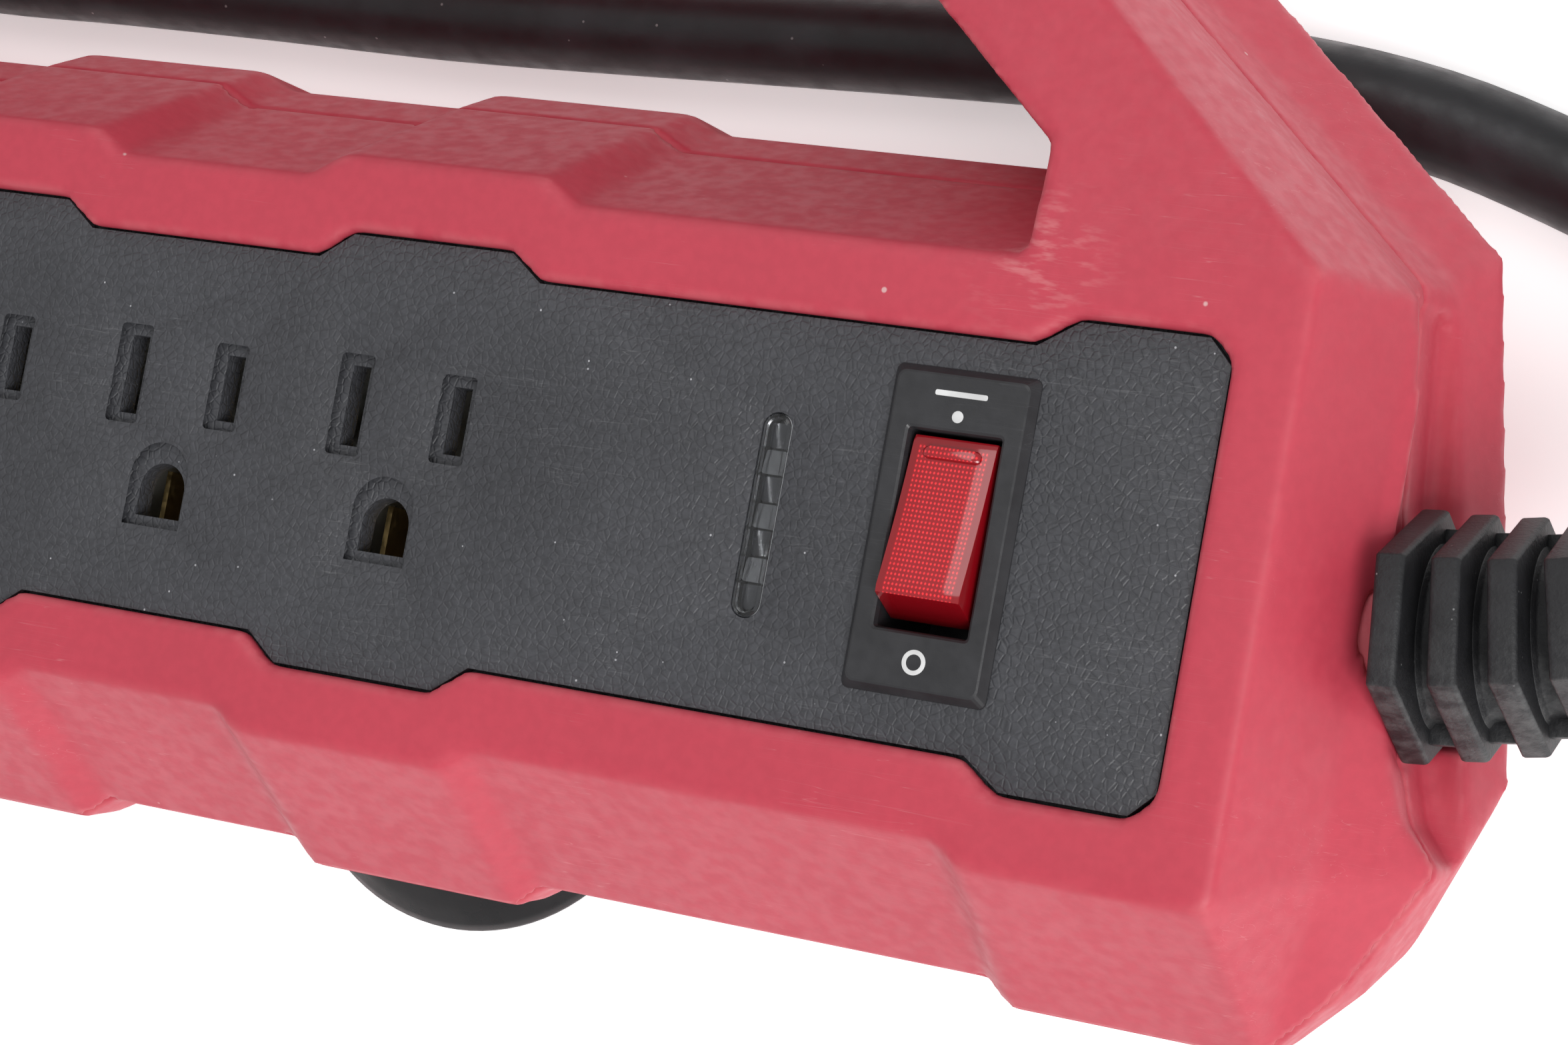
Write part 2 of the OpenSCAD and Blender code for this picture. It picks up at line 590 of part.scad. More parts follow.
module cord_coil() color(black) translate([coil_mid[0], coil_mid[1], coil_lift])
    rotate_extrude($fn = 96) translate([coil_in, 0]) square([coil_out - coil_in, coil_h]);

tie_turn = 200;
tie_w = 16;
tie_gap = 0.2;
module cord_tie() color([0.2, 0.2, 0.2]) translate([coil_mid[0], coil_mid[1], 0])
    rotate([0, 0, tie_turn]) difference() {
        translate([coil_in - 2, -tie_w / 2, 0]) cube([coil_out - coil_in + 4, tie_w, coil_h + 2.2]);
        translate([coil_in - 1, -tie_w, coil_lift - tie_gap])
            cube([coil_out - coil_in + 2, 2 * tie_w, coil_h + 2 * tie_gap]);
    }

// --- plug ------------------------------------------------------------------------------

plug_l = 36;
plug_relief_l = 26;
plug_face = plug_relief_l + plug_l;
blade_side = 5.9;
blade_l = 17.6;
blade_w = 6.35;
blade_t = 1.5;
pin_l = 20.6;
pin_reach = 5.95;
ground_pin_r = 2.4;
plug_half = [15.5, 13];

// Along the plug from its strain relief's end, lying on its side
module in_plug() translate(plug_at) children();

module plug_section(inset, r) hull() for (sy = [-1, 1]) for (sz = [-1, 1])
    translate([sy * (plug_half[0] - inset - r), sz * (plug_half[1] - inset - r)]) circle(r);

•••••

What needs to be done | All of the data needs to be printed once more, exactly.

Task answer |
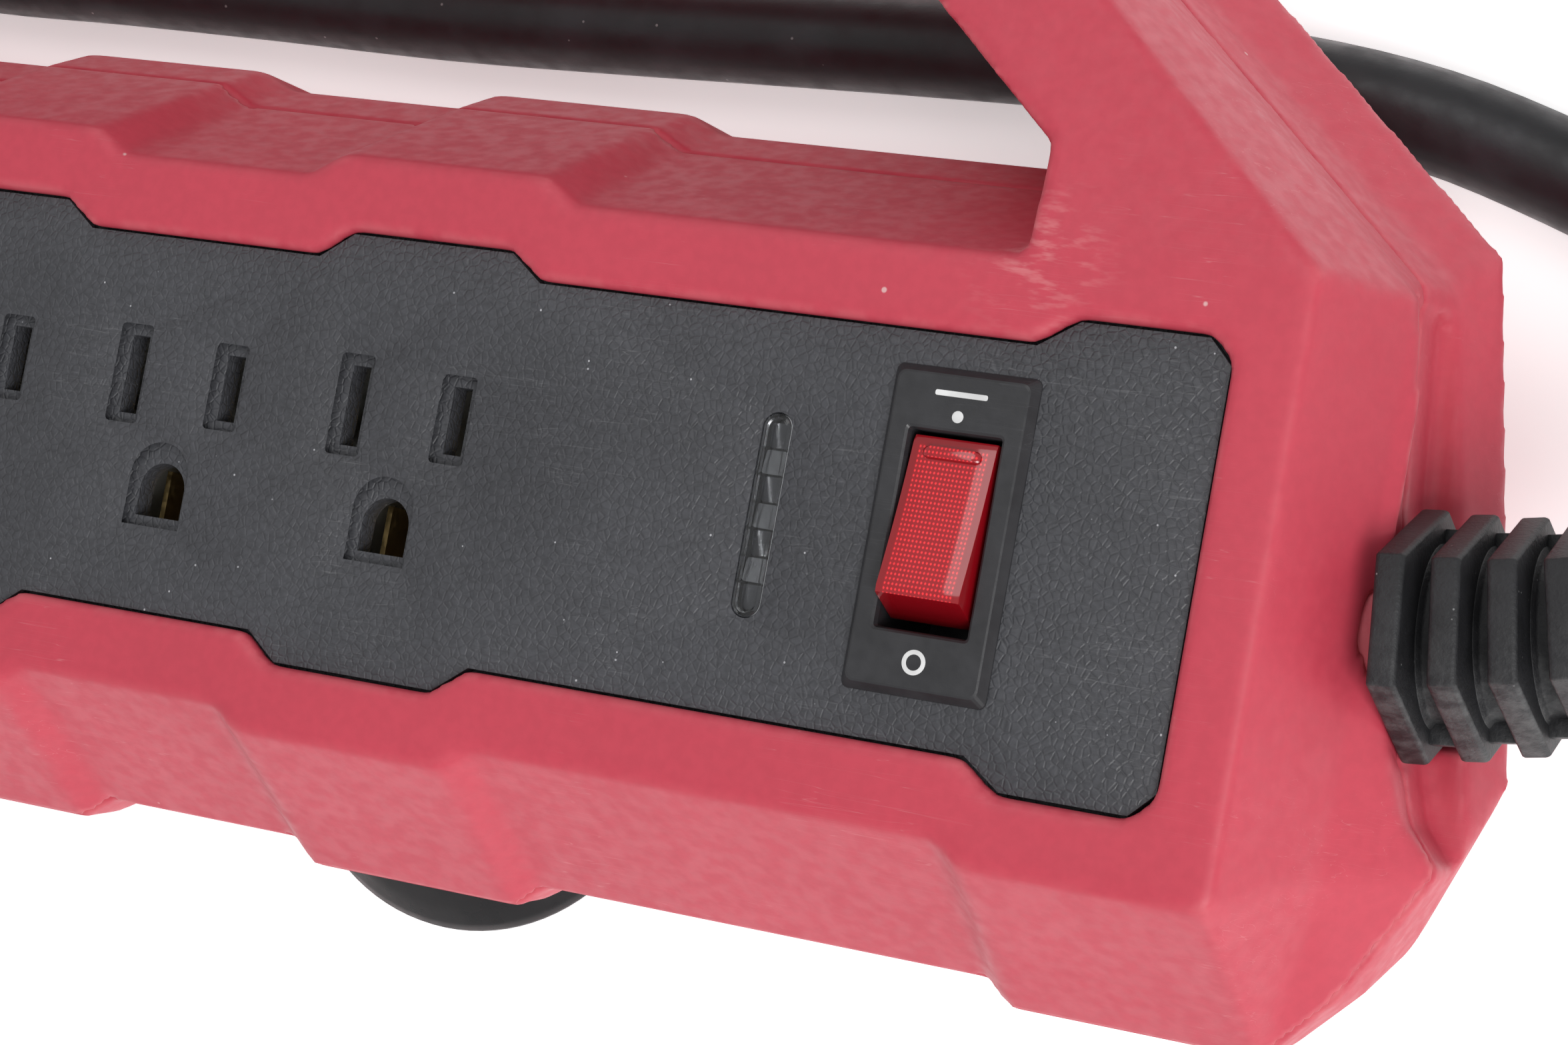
Write part 2 of the OpenSCAD and Blender code for this picture. It picks up at line 590 of part.scad. More parts follow.
module cord_coil() color(black) translate([coil_mid[0], coil_mid[1], coil_lift])
    rotate_extrude($fn = 96) translate([coil_in, 0]) square([coil_out - coil_in, coil_h]);

tie_turn = 200;
tie_w = 16;
tie_gap = 0.2;
module cord_tie() color([0.2, 0.2, 0.2]) translate([coil_mid[0], coil_mid[1], 0])
    rotate([0, 0, tie_turn]) difference() {
        translate([coil_in - 2, -tie_w / 2, 0]) cube([coil_out - coil_in + 4, tie_w, coil_h + 2.2]);
        translate([coil_in - 1, -tie_w, coil_lift - tie_gap])
            cube([coil_out - coil_in + 2, 2 * tie_w, coil_h + 2 * tie_gap]);
    }

// --- plug ------------------------------------------------------------------------------

plug_l = 36;
plug_relief_l = 26;
plug_face = plug_relief_l + plug_l;
blade_side = 5.9;
blade_l = 17.6;
blade_w = 6.35;
blade_t = 1.5;
pin_l = 20.6;
pin_reach = 5.95;
ground_pin_r = 2.4;
plug_half = [15.5, 13];

// Along the plug from its strain relief's end, lying on its side
module in_plug() translate(plug_at) children();

module plug_section(inset, r) hull() for (sy = [-1, 1]) for (sz = [-1, 1])
    translate([sy * (plug_half[0] - inset - r), sz * (plug_half[1] - inset - r)]) circle(r);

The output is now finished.